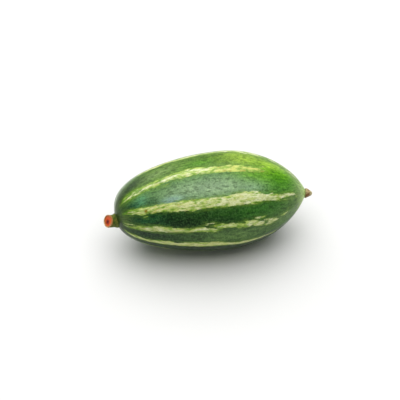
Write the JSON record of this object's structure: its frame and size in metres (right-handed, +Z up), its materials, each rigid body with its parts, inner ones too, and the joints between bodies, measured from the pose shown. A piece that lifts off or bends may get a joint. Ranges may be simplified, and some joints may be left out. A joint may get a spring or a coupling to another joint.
{
  "type": "pointed gourd",
  "caption": "Ripe-green pointed gourd lying on its side: a long egg-shaped fruit with soft ribs under pale stripes, a cut stem stub at one end and a dried blossom tip at the other.",
  "frame": {"origin": "the bottom centre of the whole object's box, on the surface that the fruit lies on", "axes": "+X along the fruit from the stem end to the blossom end, +Z up, the pictured side faces -Y"},
  "size_m": [0.0852, 0.0396, 0.0391],
  "materials": {
    "green_skin": "waxy green gourd skin, dark and mid green mottling with pale yellow-green feathered stripes, satin shine",
    "olive_stem": "olive-green fleshy stem, its cut face orange-red with a tan rim",
    "dried_blossom": "dry brown papery blossom remnant, matt"
  },
  "bodies": {
    "root": {"fruit": "green_skin", "stem_stub": "olive_stem", "blossom_tip": "dried_blossom"}
  },
  "joints": []
}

━━━━

- [Task goal] Reproduce the data, keeping every line exactly the same.

- [The completed task]
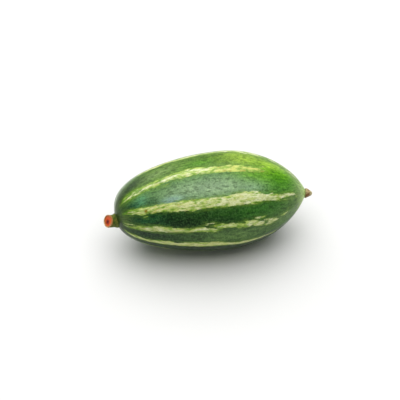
Write the JSON record of this object's structure: its frame and size in metres (right-handed, +Z up), its materials, each rigid body with its parts, inner ones too, and the joints between bodies, measured from the pose shown. A piece that lifts off or bends may get a joint. Ranges may be simplified, and some joints may be left out. A joint may get a spring or a coupling to another joint.
{
  "type": "pointed gourd",
  "caption": "Ripe-green pointed gourd lying on its side: a long egg-shaped fruit with soft ribs under pale stripes, a cut stem stub at one end and a dried blossom tip at the other.",
  "frame": {"origin": "the bottom centre of the whole object's box, on the surface that the fruit lies on", "axes": "+X along the fruit from the stem end to the blossom end, +Z up, the pictured side faces -Y"},
  "size_m": [0.0852, 0.0396, 0.0391],
  "materials": {
    "green_skin": "waxy green gourd skin, dark and mid green mottling with pale yellow-green feathered stripes, satin shine",
    "olive_stem": "olive-green fleshy stem, its cut face orange-red with a tan rim",
    "dried_blossom": "dry brown papery blossom remnant, matt"
  },
  "bodies": {
    "root": {"fruit": "green_skin", "stem_stub": "olive_stem", "blossom_tip": "dried_blossom"}
  },
  "joints": []
}